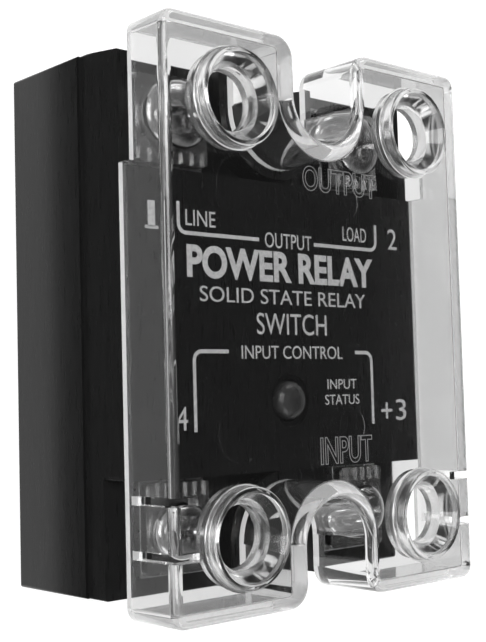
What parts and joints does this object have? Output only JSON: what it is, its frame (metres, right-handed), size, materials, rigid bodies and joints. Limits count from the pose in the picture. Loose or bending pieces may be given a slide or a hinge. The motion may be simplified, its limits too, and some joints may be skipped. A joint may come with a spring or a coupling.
{
  "type": "solid state relay",
  "caption": "Panel-mount solid state relay: black housing on a metal base, screw terminals at both ends, status light and a removable clear cover with screwdriver wells.",
  "frame": {"origin": "centre of the base plate's mounting face", "axes": "+Z out of the printed face, +Y towards the output terminals 1 and 2, +X towards terminals 2 and 3"},
  "size_m": [0.046, 0.0614, 0.0306],
  "materials": {
    "housing_plastic": "black glass-filled moulded plastic, fine satin texture",
    "clear_cover": "clear polycarbonate, polished",
    "base_metal": "machined and plated plate, fine lapped grain",
    "screw_nickel": "nickel-plated steel, bright",
    "washer_nickel": "nickel-plated stamped steel",
    "terminal_tin": "tin-plated copper strip, soft sheen",
    "nut_steel": "zinc-plated steel",
    "copper": "bright copper",
    "alumina": "white alumina, matt",
    "silicon": "dark passivated silicon, smooth",
    "gel": "translucent soft silicone",
    "board_laminate": "green solder mask on glass epoxy",
    "component_epoxy": "black moulded epoxy",
    "resistor_coat": "tan cement coat",
    "capacitor_case": "ochre box case",
    "varistor_coat": "blue dipped epoxy",
    "led_lens": "water-clear moulded epoxy lens"
  },
  "bodies": {
    "relay_body": {"base_plate": "base_metal", "housing": "housing_plastic", "status_led": "led_lens", "terminal_1": "terminal_tin", "terminal_nut_1": "nut_steel", "terminal_2": "terminal_tin", "terminal_nut_2": "nut_steel", "terminal_3": "terminal_tin", "terminal_nut_3": "nut_steel", "terminal_4": "terminal_tin", "terminal_nut_4": "nut_steel", "ceramic_substrate": "alumina", "copper_pad_a": "copper", "thyristor_die_a": "silicon", "die_strap_a": "copper", "gate_lead_a": "copper", "copper_pad_b": "copper", "thyristor_die_b": "silicon", "die_strap_b": "copper", "gate_lead_b": "copper", "potting_gel": "gel", "control_board": "board_laminate", "optocoupler": "component_epoxy", "control_transistor": "component_epoxy", "protection_diode": "component_epoxy", "input_resistor": "resistor_coat", "bias_resistor": "resistor_coat", "gate_resistor_a": "resistor_coat", "gate_resistor_b": "resistor_coat", "snubber_capacitor": "capacitor_case", "varistor": "varistor_coat"},
    "cover": {"cover": "clear_cover"},
    "clamp_1": {"clamp_washer_1": "washer_nickel"},
    "screw_1": {"terminal_screw_1": "screw_nickel"},
    "clamp_2": {"clamp_washer_2": "washer_nickel"},
    "screw_2": {"terminal_screw_2": "screw_nickel"},
    "clamp_3": {"clamp_washer_3": "washer_nickel"},
    "screw_3": {"terminal_screw_3": "screw_nickel"},
    "clamp_4": {"clamp_washer_4": "washer_nickel"},
    "screw_4": {"terminal_screw_4": "screw_nickel"}
  },
  "joints": [
    {"name": "cover_lift", "type": "slide", "parent": "relay_body", "child": "cover", "axis": [0, 0, 1], "range_m": [0, 0.016]},
    {"name": "clamp_1_rise", "type": "slide", "parent": "relay_body", "child": "clamp_1", "axis": [0, 0, 1], "range_m": [0, 0.00317]},
    {"name": "screw_1_turn", "type": "hinge", "parent": "clamp_1", "child": "screw_1", "pos_m": [-0.014, 0.0225, 0.0189], "axis": [0, 0, 1], "range_deg": [0, 1440]},
    {"name": "clamp_2_rise", "type": "slide", "parent": "relay_body", "child": "clamp_2", "axis": [0, 0, 1], "range_m": [0, 0.00317]},
    {"name": "screw_2_turn", "type": "hinge", "parent": "clamp_2", "child": "screw_2", "pos_m": [0.014, 0.0225, 0.0189], "axis": [0, 0, 1], "range_deg": [0, 1440]},
    {"name": "clamp_3_rise", "type": "slide", "parent": "relay_body", "child": "clamp_3", "axis": [0, 0, 1], "range_m": [0, 0.00317]},
    {"name": "screw_3_turn", "type": "hinge", "parent": "clamp_3", "child": "screw_3", "pos_m": [0.014, -0.0225, 0.0189], "axis": [0, 0, 1], "range_deg": [0, 1440]},
    {"name": "clamp_4_rise", "type": "slide", "parent": "relay_body", "child": "clamp_4", "axis": [0, 0, 1], "range_m": [0, 0.00317]},
    {"name": "screw_4_turn", "type": "hinge", "parent": "clamp_4", "child": "screw_4", "pos_m": [-0.014, -0.0225, 0.0189], "axis": [0, 0, 1], "range_deg": [0, 1440]}
  ],
  "couplings": [
    {"joint": "screw_1_turn", "follows": "clamp_1_rise", "rad_per_m": 7915.8},
    {"joint": "screw_2_turn", "follows": "clamp_2_rise", "rad_per_m": 7915.8},
    {"joint": "screw_3_turn", "follows": "clamp_3_rise", "rad_per_m": 7915.8},
    {"joint": "screw_4_turn", "follows": "clamp_4_rise", "rad_per_m": 7915.8}
  ]
}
....
Written instruction:
Reproduce the complete data exactly as presented above.

Reply:
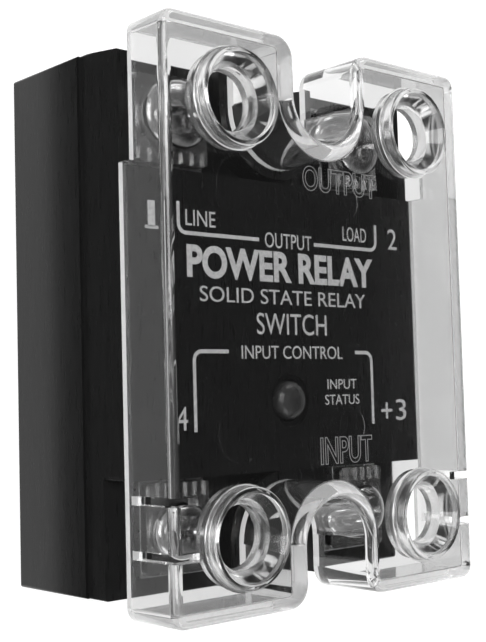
What parts and joints does this object have? Output only JSON: what it is, its frame (metres, right-handed), size, materials, rigid bodies and joints. Limits count from the pose in the picture. Loose or bending pieces may be given a slide or a hinge. The motion may be simplified, its limits too, and some joints may be skipped. A joint may come with a spring or a coupling.
{
  "type": "solid state relay",
  "caption": "Panel-mount solid state relay: black housing on a metal base, screw terminals at both ends, status light and a removable clear cover with screwdriver wells.",
  "frame": {"origin": "centre of the base plate's mounting face", "axes": "+Z out of the printed face, +Y towards the output terminals 1 and 2, +X towards terminals 2 and 3"},
  "size_m": [0.046, 0.0614, 0.0306],
  "materials": {
    "housing_plastic": "black glass-filled moulded plastic, fine satin texture",
    "clear_cover": "clear polycarbonate, polished",
    "base_metal": "machined and plated plate, fine lapped grain",
    "screw_nickel": "nickel-plated steel, bright",
    "washer_nickel": "nickel-plated stamped steel",
    "terminal_tin": "tin-plated copper strip, soft sheen",
    "nut_steel": "zinc-plated steel",
    "copper": "bright copper",
    "alumina": "white alumina, matt",
    "silicon": "dark passivated silicon, smooth",
    "gel": "translucent soft silicone",
    "board_laminate": "green solder mask on glass epoxy",
    "component_epoxy": "black moulded epoxy",
    "resistor_coat": "tan cement coat",
    "capacitor_case": "ochre box case",
    "varistor_coat": "blue dipped epoxy",
    "led_lens": "water-clear moulded epoxy lens"
  },
  "bodies": {
    "relay_body": {"base_plate": "base_metal", "housing": "housing_plastic", "status_led": "led_lens", "terminal_1": "terminal_tin", "terminal_nut_1": "nut_steel", "terminal_2": "terminal_tin", "terminal_nut_2": "nut_steel", "terminal_3": "terminal_tin", "terminal_nut_3": "nut_steel", "terminal_4": "terminal_tin", "terminal_nut_4": "nut_steel", "ceramic_substrate": "alumina", "copper_pad_a": "copper", "thyristor_die_a": "silicon", "die_strap_a": "copper", "gate_lead_a": "copper", "copper_pad_b": "copper", "thyristor_die_b": "silicon", "die_strap_b": "copper", "gate_lead_b": "copper", "potting_gel": "gel", "control_board": "board_laminate", "optocoupler": "component_epoxy", "control_transistor": "component_epoxy", "protection_diode": "component_epoxy", "input_resistor": "resistor_coat", "bias_resistor": "resistor_coat", "gate_resistor_a": "resistor_coat", "gate_resistor_b": "resistor_coat", "snubber_capacitor": "capacitor_case", "varistor": "varistor_coat"},
    "cover": {"cover": "clear_cover"},
    "clamp_1": {"clamp_washer_1": "washer_nickel"},
    "screw_1": {"terminal_screw_1": "screw_nickel"},
    "clamp_2": {"clamp_washer_2": "washer_nickel"},
    "screw_2": {"terminal_screw_2": "screw_nickel"},
    "clamp_3": {"clamp_washer_3": "washer_nickel"},
    "screw_3": {"terminal_screw_3": "screw_nickel"},
    "clamp_4": {"clamp_washer_4": "washer_nickel"},
    "screw_4": {"terminal_screw_4": "screw_nickel"}
  },
  "joints": [
    {"name": "cover_lift", "type": "slide", "parent": "relay_body", "child": "cover", "axis": [0, 0, 1], "range_m": [0, 0.016]},
    {"name": "clamp_1_rise", "type": "slide", "parent": "relay_body", "child": "clamp_1", "axis": [0, 0, 1], "range_m": [0, 0.00317]},
    {"name": "screw_1_turn", "type": "hinge", "parent": "clamp_1", "child": "screw_1", "pos_m": [-0.014, 0.0225, 0.0189], "axis": [0, 0, 1], "range_deg": [0, 1440]},
    {"name": "clamp_2_rise", "type": "slide", "parent": "relay_body", "child": "clamp_2", "axis": [0, 0, 1], "range_m": [0, 0.00317]},
    {"name": "screw_2_turn", "type": "hinge", "parent": "clamp_2", "child": "screw_2", "pos_m": [0.014, 0.0225, 0.0189], "axis": [0, 0, 1], "range_deg": [0, 1440]},
    {"name": "clamp_3_rise", "type": "slide", "parent": "relay_body", "child": "clamp_3", "axis": [0, 0, 1], "range_m": [0, 0.00317]},
    {"name": "screw_3_turn", "type": "hinge", "parent": "clamp_3", "child": "screw_3", "pos_m": [0.014, -0.0225, 0.0189], "axis": [0, 0, 1], "range_deg": [0, 1440]},
    {"name": "clamp_4_rise", "type": "slide", "parent": "relay_body", "child": "clamp_4", "axis": [0, 0, 1], "range_m": [0, 0.00317]},
    {"name": "screw_4_turn", "type": "hinge", "parent": "clamp_4", "child": "screw_4", "pos_m": [-0.014, -0.0225, 0.0189], "axis": [0, 0, 1], "range_deg": [0, 1440]}
  ],
  "couplings": [
    {"joint": "screw_1_turn", "follows": "clamp_1_rise", "rad_per_m": 7915.8},
    {"joint": "screw_2_turn", "follows": "clamp_2_rise", "rad_per_m": 7915.8},
    {"joint": "screw_3_turn", "follows": "clamp_3_rise", "rad_per_m": 7915.8},
    {"joint": "screw_4_turn", "follows": "clamp_4_rise", "rad_per_m": 7915.8}
  ]
}